(Material for this exercise):
_____

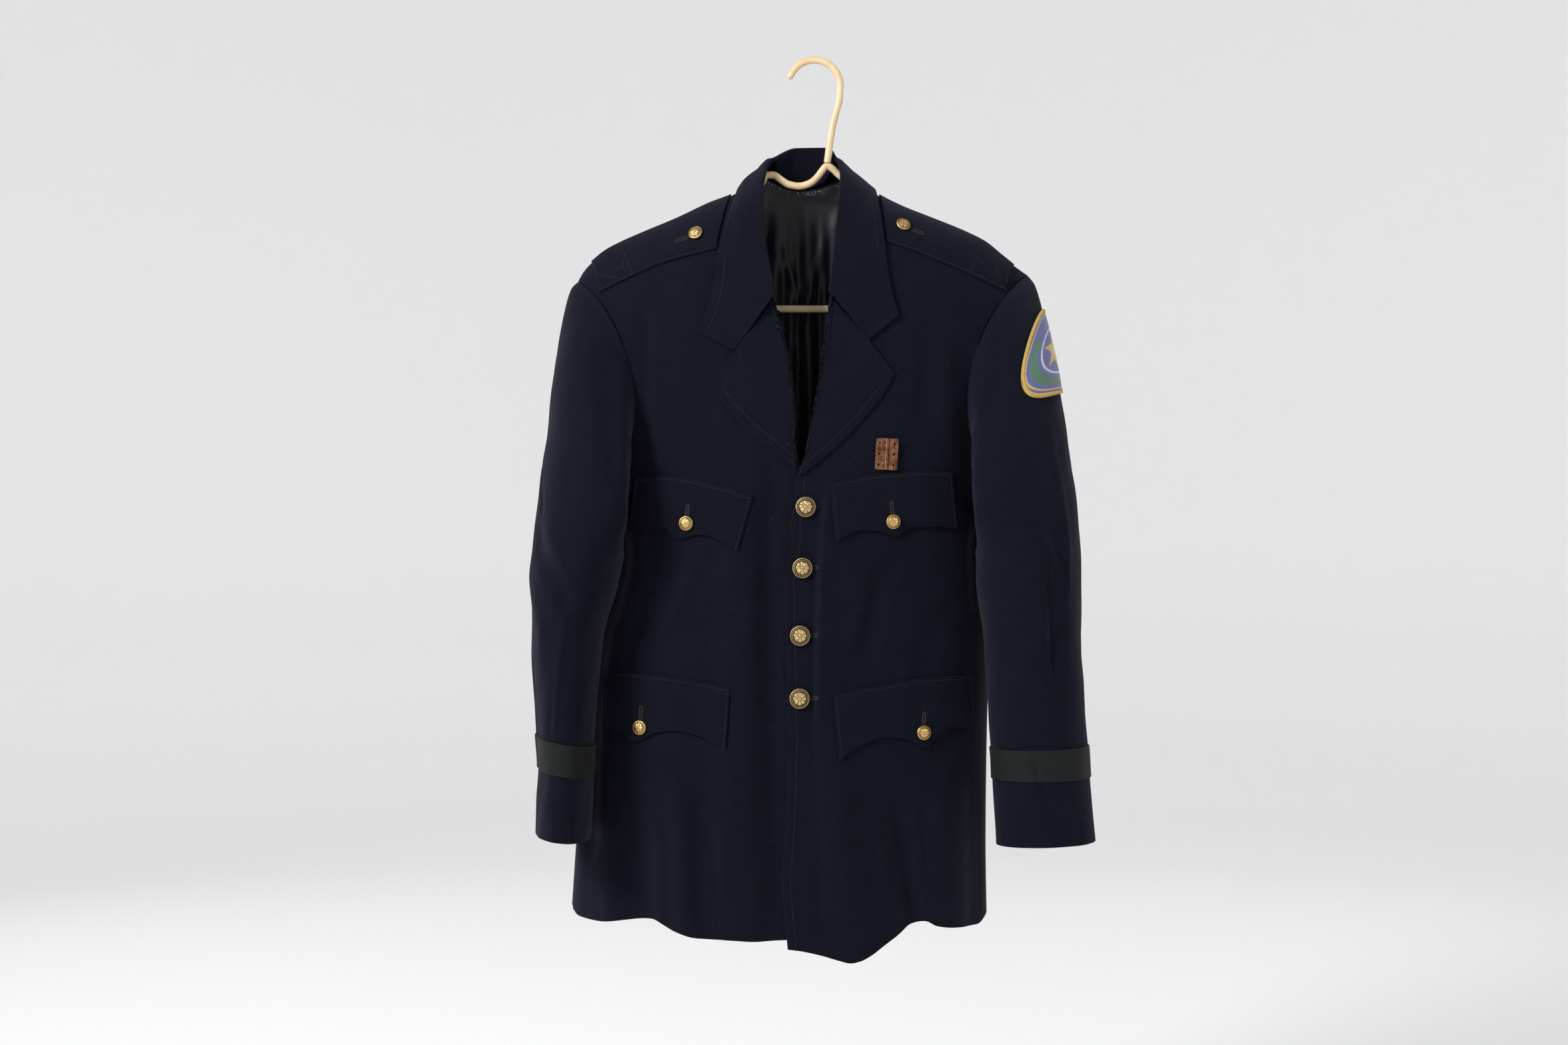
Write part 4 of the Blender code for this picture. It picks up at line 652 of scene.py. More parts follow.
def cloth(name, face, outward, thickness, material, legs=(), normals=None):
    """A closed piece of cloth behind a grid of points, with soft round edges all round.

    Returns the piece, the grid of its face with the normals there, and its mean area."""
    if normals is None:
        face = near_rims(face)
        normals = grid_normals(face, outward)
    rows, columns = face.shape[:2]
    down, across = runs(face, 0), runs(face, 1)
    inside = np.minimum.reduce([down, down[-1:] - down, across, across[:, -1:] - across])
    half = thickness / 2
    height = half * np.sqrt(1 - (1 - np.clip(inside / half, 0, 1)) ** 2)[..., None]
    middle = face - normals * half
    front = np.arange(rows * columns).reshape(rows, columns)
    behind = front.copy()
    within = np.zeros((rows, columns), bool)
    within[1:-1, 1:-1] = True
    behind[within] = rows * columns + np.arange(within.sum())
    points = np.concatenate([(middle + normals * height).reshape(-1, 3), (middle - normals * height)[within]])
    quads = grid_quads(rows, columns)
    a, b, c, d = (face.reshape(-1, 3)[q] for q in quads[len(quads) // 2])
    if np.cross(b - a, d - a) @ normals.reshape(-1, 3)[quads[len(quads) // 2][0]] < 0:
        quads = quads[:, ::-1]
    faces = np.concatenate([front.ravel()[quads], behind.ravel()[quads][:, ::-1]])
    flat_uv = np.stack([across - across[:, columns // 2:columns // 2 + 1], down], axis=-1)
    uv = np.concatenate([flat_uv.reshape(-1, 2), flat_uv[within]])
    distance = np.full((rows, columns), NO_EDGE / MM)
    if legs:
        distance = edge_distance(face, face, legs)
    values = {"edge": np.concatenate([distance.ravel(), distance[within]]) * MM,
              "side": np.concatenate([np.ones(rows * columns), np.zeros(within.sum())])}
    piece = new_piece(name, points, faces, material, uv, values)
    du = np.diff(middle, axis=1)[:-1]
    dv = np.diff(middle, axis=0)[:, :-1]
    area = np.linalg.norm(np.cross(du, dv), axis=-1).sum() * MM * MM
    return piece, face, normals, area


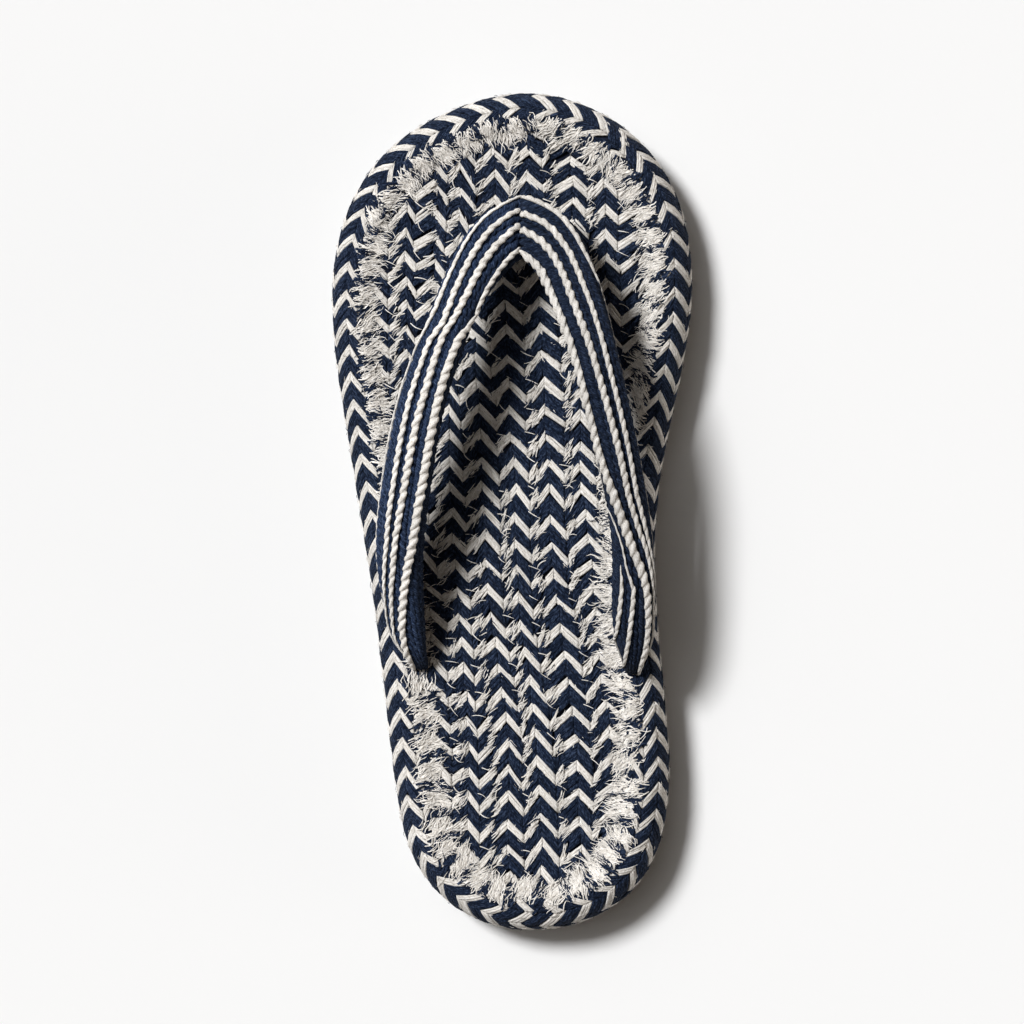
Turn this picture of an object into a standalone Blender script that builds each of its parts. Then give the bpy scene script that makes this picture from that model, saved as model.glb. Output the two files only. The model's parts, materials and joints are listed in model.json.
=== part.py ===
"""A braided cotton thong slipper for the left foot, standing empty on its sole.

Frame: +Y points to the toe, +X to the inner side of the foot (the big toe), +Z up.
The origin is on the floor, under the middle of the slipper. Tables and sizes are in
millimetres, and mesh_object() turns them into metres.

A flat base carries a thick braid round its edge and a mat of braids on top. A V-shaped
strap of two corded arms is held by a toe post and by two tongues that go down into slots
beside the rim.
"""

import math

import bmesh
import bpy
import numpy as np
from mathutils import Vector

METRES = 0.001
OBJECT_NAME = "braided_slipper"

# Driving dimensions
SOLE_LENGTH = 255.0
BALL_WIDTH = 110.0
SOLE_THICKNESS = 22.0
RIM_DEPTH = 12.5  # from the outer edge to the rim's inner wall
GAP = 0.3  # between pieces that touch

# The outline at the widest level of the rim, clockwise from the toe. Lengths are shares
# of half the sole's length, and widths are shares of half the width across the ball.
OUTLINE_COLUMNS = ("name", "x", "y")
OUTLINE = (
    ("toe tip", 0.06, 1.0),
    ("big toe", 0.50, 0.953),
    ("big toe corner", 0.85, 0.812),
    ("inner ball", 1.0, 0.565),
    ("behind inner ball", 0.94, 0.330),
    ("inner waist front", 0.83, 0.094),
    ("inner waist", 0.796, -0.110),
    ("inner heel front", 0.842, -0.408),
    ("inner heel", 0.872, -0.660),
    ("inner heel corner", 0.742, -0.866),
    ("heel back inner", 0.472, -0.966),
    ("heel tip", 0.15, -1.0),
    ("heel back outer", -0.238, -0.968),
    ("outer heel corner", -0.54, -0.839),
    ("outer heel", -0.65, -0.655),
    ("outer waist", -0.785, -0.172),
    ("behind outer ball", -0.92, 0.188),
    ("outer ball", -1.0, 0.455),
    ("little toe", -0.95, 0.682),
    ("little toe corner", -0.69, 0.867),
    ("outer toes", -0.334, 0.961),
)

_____

(Direction):
Reprint the data above from the opening line to the line holding "edges all round.", inclusive, and nothing else.

(Reply):
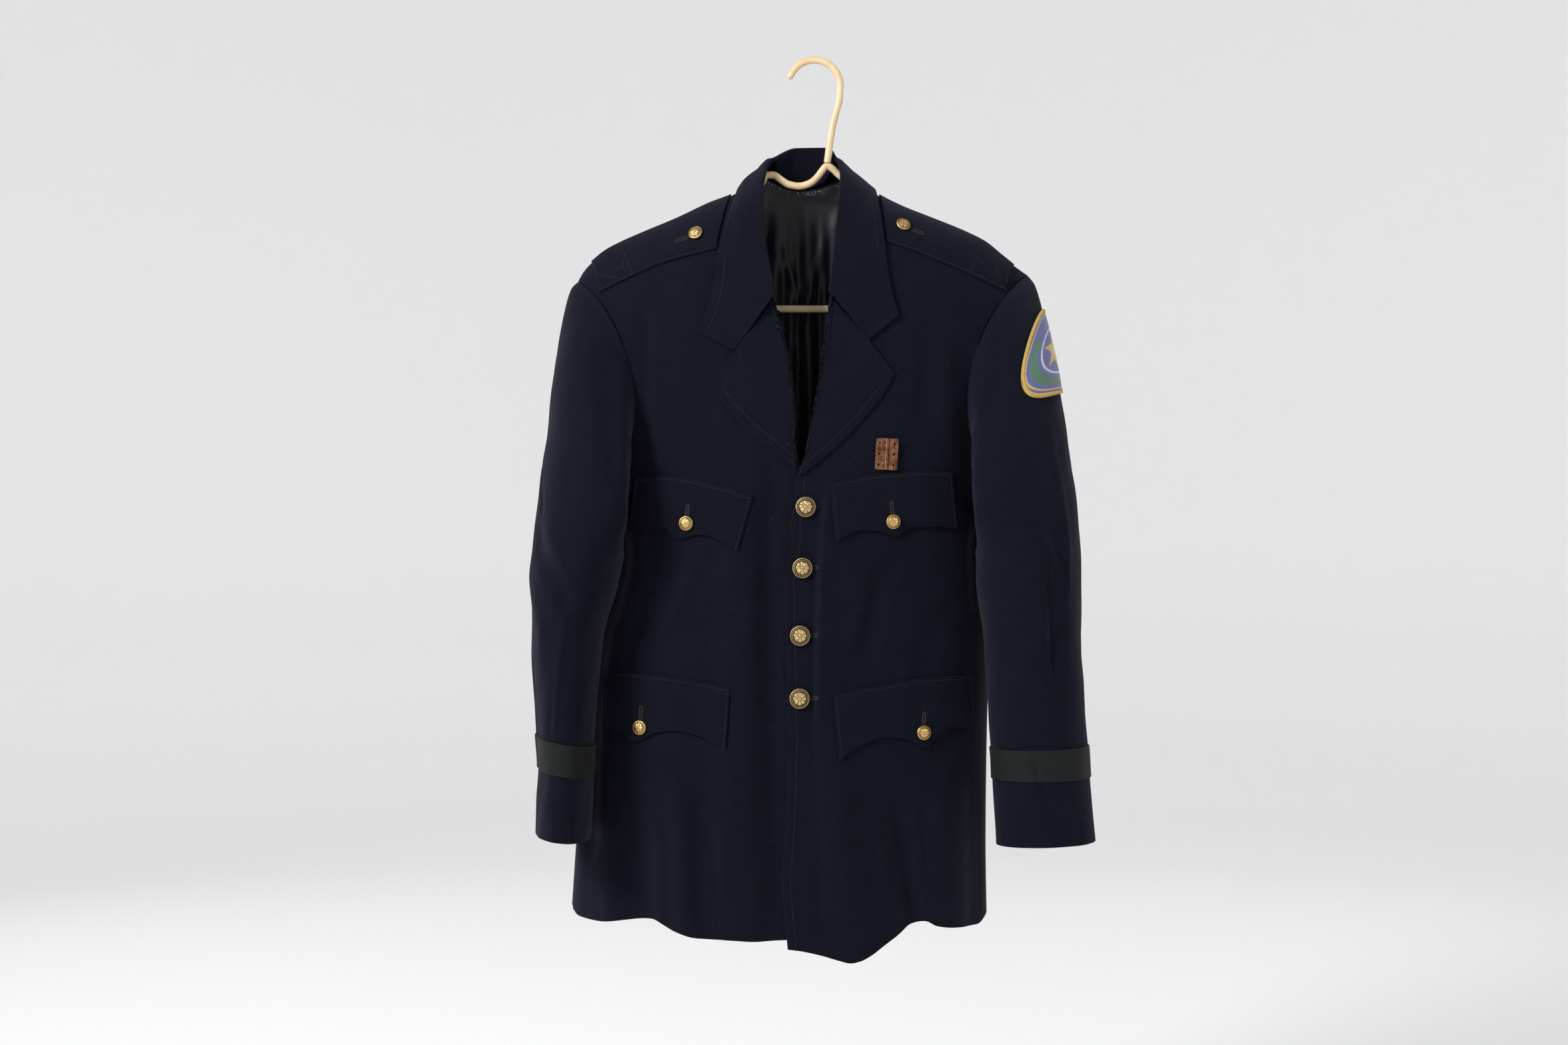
Write part 4 of the Blender code for this picture. It picks up at line 652 of scene.py. More parts follow.
def cloth(name, face, outward, thickness, material, legs=(), normals=None):
    """A closed piece of cloth behind a grid of points, with soft round edges all round.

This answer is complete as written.